I am planning on building an ESXi based server for home use and hoping to get some tips.

The goal to my ESXi home server is the following:

1- Running a FreeNAS VM with 6x 4 or 6TB WD RED disks running ZFS. Also inside this FreeNAS instance I will be running Plex for media streaming
2- About 10 Virtualized routers/ other SDN technologies (each taking up to 2 GB RAM)
3- Multiple Test VMs for windows server, redhat, kali and other security distributions

1 would be always running, and 2 and 3 on the need basis.


Proposed setup:

Xeon 2620V2 420 euros
Supermicro X9SRH-7F 430 euros
16GB RAM Memory for SuperMicro SUPER X9SRH-7F (DDR3-8500 - Reg) | eBay 200euros x2
Samsung SSD 840 or curcial 500gb
SanDisk Cruzer Fit 8gb 8 euros
Power Supply Corsair RM550 100 EUR
Cpu cooler Noctua NH-U9DX i4 70 EUR
Case Fractal Design Define R5 120 EUR

Regarding the NAS OS, I just set with FreeNAS because I know a bit about the OS, but I am open to suggestions.
I have noticed that bashing on FreeNAS forums for people that go with the VM route.

The use of NAS will be only iscsi/nfs simple shares two 2 laptops and the Plex server wherever it resides inside the host. Therefore not sure what is the best route here NAS OS wise.

Regarding my setup I still have some doubts.
My plan is to leave the LSI in HBA mode dedicated only to the NAS OS VM, and then run all the other VMs from the SSD datastore (Maybe I will go the crucial 512gb ssd to have some more room).
And the USB 8gb drive to run ESXi.

Am I thinking correctly over here?

Also I got some feedback to choose 1620V2 instead of 2620v2 (more ghz vs more cores).
Besides FreeNAS which isn't very dependent on CPU i guess, the "main" VMs (the virtualized routers) will run with 1GB RAM and 2 vCPUs each) and that was why I was pending to more cores versus more speed. Is this correct?

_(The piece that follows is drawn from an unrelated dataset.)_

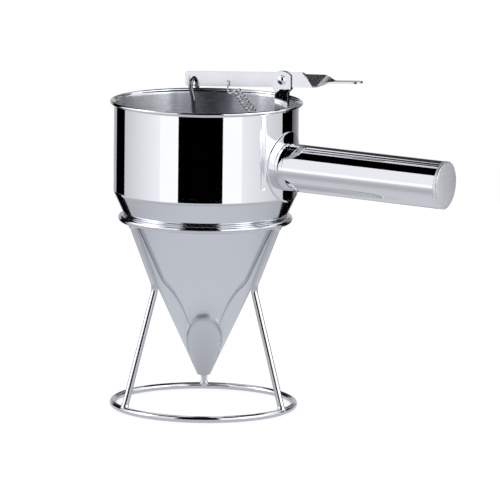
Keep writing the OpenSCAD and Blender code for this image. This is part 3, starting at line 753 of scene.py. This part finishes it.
# Cards stand round the object and are seen in reflections only. Each card: from and to, in degrees
# to the camera's right round the object, then its lowest and highest elevation, and its brightness
# at both sides. Two parts of the table are black in reflections.
studio = {
    "radius": 4.0, "middle": 0.17, "cameraTurn": 27.3, "tint": (0.975, 0.985, 1.02),
    "cards": {
        "flagMiddle": (-34.6, 20.6, -62, 89, 0, 0),
        "panelLeft": (-59, -34.6, -62, 3, 1.15, 1.15),
        "panelLeftHigh": (-59, -34.6, 3, 46.5, 0.97, 0.97),
        "panelRight": (20.6, 45, -62, 3, 1.15, 1.15),
        "panelRightHigh": (20.6, 50, 3, 46.5, 1.35, 1.35),
        "screenLeft": (-122, -59, -62, 3, 0.63, 1.02),
        "screenLeftNear": (-72, -59, 3, 46.5, 0.9, 0.95),
        "screenLeftHigh": (-122, -72, 3, 46.5, 0.8, 2.8),
        "screenRight": (45, 109, -62, 3, 0.97, 0.68),
        "screenRightHigh": (50, 109, 3, 46.5, 2.5, 0.9),
        "flagLeft": (-150, -122, -62, 46.5, 0, 0),
        "flagRight": (109, 135, -62, 20, 0, 0),
        "lightRight": (109, 135, 20, 46.5, 1.0, 1.0),
        "dimRight": (135, 162, -62, 36, 0.12, 0.40),
        "dimBack": (162, 210, -62, 12, 0.60, 0.45),
        "darkBack": (162, 210, 12, 36, 0.03, 0.03),
        "lightBack": (184, 198, 36, 50, 0.95, 0.95),
        "lightBackHigh": (198, 215, 46, 62, 0.85, 0.85),
        "farBack": (150, 184, 36, 50, 0.05, 0.05),
        "farBackLow": (198, 210, 36, 46, 0.05, 0.05),
        "ceilingLeft": (-119, -34.6, 46.5, 89, 0, 0),
        "ceilingRight": (20.6, 150, 46.5, 89, 0, 0),
        "ceilingFar": (150, 198, 50, 89, 0.03, 0.03),
        "ceilingFarHigh": (198, 215, 62, 89, 0.03, 0.03),
        "ceilingBack": (215, 241, 50, 89, 0.75, 0.75),
    },
    "cardRows": 12, "cardTurn": 3, "cardGlow": 2,
    "darkTable": {"darkLeft": (-160, -128), "darkRight": (116, 158)},
    "darkReach": (0.27, 0.93), "darkLift": 0.5, "darkSteps": 10,
    "table": 0.95, "tableWhite": 0.82, "tableMatt": (0.22, 0.22, 0.22, 1),
    # tones of the table in reflections by distance from the middle, in metres: painted shadow, darker
    # within 0.4 m of the object
    "tableShadowTones": [(0.0, 0.40), (0.05, 0.55), (0.08, 0.66), (0.15, 0.64), (0.24, 0.50),
                   (0.38, 0.50), (0.66, 0.68), (0.95, 0.70)],
    "tableTint": (0.95, 0.975, 1.03),
}
cameraRight = studio["cameraTurn"] - 90


def emissionMaterial(name, strength=1):
    material = bpy.data.materials.new(name)
    material.use_nodes = True
    nodes, links = material.node_tree.nodes, material.node_tree.links
    nodes.clear()
    output = nodes.new("ShaderNodeOutputMaterial")
    glow = nodes.new("ShaderNodeEmission")
    glow.inputs["Strength"].default_value = strength
    links.new(glow.outputs["Emission"], output.inputs["Surface"])
    return material


def toneRamp(nodes, tones, tint):
    ramp = nodes.new("ShaderNodeValToRGB")
    while len(ramp.color_ramp.elements) < len(tones):
        ramp.color_ramp.elements.new(0.5)
    for element, (where, tone) in zip(ramp.color_ramp.elements, tones):
        element.position = where
        element.color = (*[tone * t for t in tint], 1)
    return ramp


def stageObject(name, bm, material, shown=False):
    mesh = bpy.data.meshes.new(name)
    bm.to_mesh(mesh)
    bm.free()
    mesh.materials.append(material)
    thing = bpy.data.objects.new(name, mesh)
    scene.collection.objects.link(thing)
    if not shown:
        thing.visible_camera = thing.visible_diffuse = thing.visible_shadow = False


def sweepRound(points, start, end, steps):
    # a line of (radius, height) points in metres, swept from and to these degrees
    bm = bmesh.new()
    verts = [bm.verts.new((radius, 0, z)) for radius, z in points]
    edges = [bm.edges.new(pair) for pair in zip(verts, verts[1:])]
    bmesh.ops.rotate(bm, cent=(0, 0, 0), verts=verts,
                     matrix=Matrix.Rotation(math.radians(cameraRight + start), 3, "Z"))
    bmesh.ops.spin(bm, geom=verts + edges, cent=(0, 0, 0), axis=(0, 0, 1), dvec=(0, 0, 0),
                   angle=math.radians(end - start), steps=steps, use_merge=False,
                   use_normal_flip=False, use_duplicate=False)
    return bm


def makeCard(name, start, end, low, high, left, right):
    points = arcPoints((0, studio["middle"]), studio["radius"], low, high, studio["cardRows"])
    bm = sweepRound(points, start, end, max(6, int((end - start) / studio["cardTurn"])))
    across = bm.verts.layers.float.new("across")
    for v in bm.verts:
        at = math.degrees(math.atan2(v.co.y, v.co.x)) - cameraRight - start
        v[across] = ((at + 5) % 360 - 5) / (end - start)  # at may come out a little under 0
    material = emissionMaterial(name, studio["cardGlow"])
    nodes, links = material.node_tree.nodes, material.node_tree.links
    where = nodes.new("ShaderNodeAttribute")
    where.attribute_name = "across"
    tones = [(0, left / studio["cardGlow"]), (1, right / studio["cardGlow"])]
    ramp = toneRamp(nodes, tones, studio["tint"])
    links.new(where.outputs["Fac"], ramp.inputs["Fac"])
    links.new(ramp.outputs["Color"], nodes["Emission"].inputs["Color"])
    stageObject(name, bm, material)


def makeDarkTable(name, start, end):
    points = [(reach, studio["darkLift"] * mm) for reach in studio["darkReach"]]
    bm = sweepRound(points, start, end, studio["darkSteps"])
    stageObject(name, bm, emissionMaterial(name, 0))


def makeTable():
    # white with a faint shadow to the camera, and in reflections a grey table with painted shadow round
    # the object
    bm = bmesh.new()
    bmesh.ops.create_circle(bm, cap_ends=True, segments=128, radius=studio["table"])
    material = emissionMaterial("tableTop")
    nodes, links = material.node_tree.nodes, material.node_tree.links
    glow = nodes["Emission"]
    place = nodes.new("ShaderNodeTexCoord")
    away = nodes.new("ShaderNodeVectorMath")
    away.operation = "LENGTH"
    links.new(place.outputs["Object"], away.inputs[0])
    # the tones paint the object's shadow on the table, seen only in reflections
    ramp = toneRamp(nodes, studio["tableShadowTones"], studio["tableTint"])
    links.new(away.outputs["Value"], ramp.inputs["Fac"])
    links.new(ramp.outputs["Color"], glow.inputs["Color"])
    white = nodes.new("ShaderNodeEmission")
    white.inputs["Strength"].default_value = studio["tableWhite"]
    matt = nodes.new("ShaderNodeBsdfDiffuse")
    matt.inputs["Color"].default_value = studio["tableMatt"]
    seen = nodes.new("ShaderNodeAddShader")
    links.new(white.outputs["Emission"], seen.inputs[0])
    links.new(matt.outputs["BSDF"], seen.inputs[1])
    path = nodes.new("ShaderNodeLightPath")
    mix = nodes.new("ShaderNodeMixShader")
    links.new(path.outputs["Is Camera Ray"], mix.inputs["Fac"])
    links.new(glow.outputs["Emission"], mix.inputs[1])
    links.new(seen.outputs["Shader"], mix.inputs[2])
    links.new(mix.outputs["Shader"], nodes["Material Output"].inputs["Surface"])
    stageObject("table", bm, material, shown=True)


def makeWorld():
    world = bpy.data.worlds.new("studio")
    scene.world = world
    world.use_nodes = True
    back = world.node_tree.nodes["Background"]
    back.inputs["Color"].default_value = (1, 1, 1, 1)
    back.inputs["Strength"].default_value = 1.0


view = {"distance": 3.608, "rise": 9.267, "right": 30.5, "down": 2.16, "roll": 0.703, "middle": 110,
        "lens": 382.6, "sensor": 36, "clip": (0.1, 50)}


def makeCamera():
    data = bpy.data.cameras.new("camera")
    camera = bpy.data.objects.new("camera", data)
    scene.collection.objects.link(camera)
    turn, rise = math.radians(studio["cameraTurn"]), math.radians(view["rise"])
    back = Vector((math.sin(turn) * math.cos(rise), -math.cos(turn) * math.cos(rise), math.sin(rise)))
    right = Vector((math.cos(turn), math.sin(turn), 0))
    middle = Vector((0, 0, view["middle"] * mm))
    camera.location = middle + back * view["distance"]
    aim = middle + (right * view["right"] - back.cross(right) * view["down"]) * mm
    camera.rotation_mode = "QUATERNION"
    look = (aim - camera.location).to_track_quat("-Z", "Y")
    camera.rotation_quaternion = look @ Quaternion((0, 0, 1), math.radians(view["roll"]))
    data.lens = view["lens"]
    data.sensor_width = view["sensor"]
    data.clip_start, data.clip_end = view["clip"]
    scene.camera = camera


for name, card in studio["cards"].items():
    makeCard(name, *card)
for name, (start, end) in studio["darkTable"].items():
    makeDarkTable(name, start, end)
makeTable()
makeWorld()
makeCamera()
scene.view_settings.view_transform = "Standard"
print("studio made")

Now based on the requirements and the proposed solutions, do you think one of this is the best option ? Or are there any others within the same price range that would fit me better?


Thanks a lot
 
Last edited:
See like a fine setup, but a little overkill perhaps. Since the MB has one CPU socket just get the 1620. If you need more cores get the other one.
 
Thanks for the tip. the main issue is the requirement of 10 VMs with 2 vcpu each. That is why I thought that more cores would be better. Also the tdp of the 2620
 
I wouldn't worry about the vCPU count but be more concerned how much of that cpu will they be using? You can have 10 VMs on a quad core if most were just sitting idle.
 
Multiple vCPU cores don't work like physical ones, use as few as possible so you could easily get by with an e3 as long as you don't want to exceed 32gb ram.

Plenty of articles around with details about esxi's cpu scheduler and multiple vCPUs.
 
They won't be using much. But I want to have more than those 10 machines, as per the initial description. The NAS OS one, and some other test ones without much load.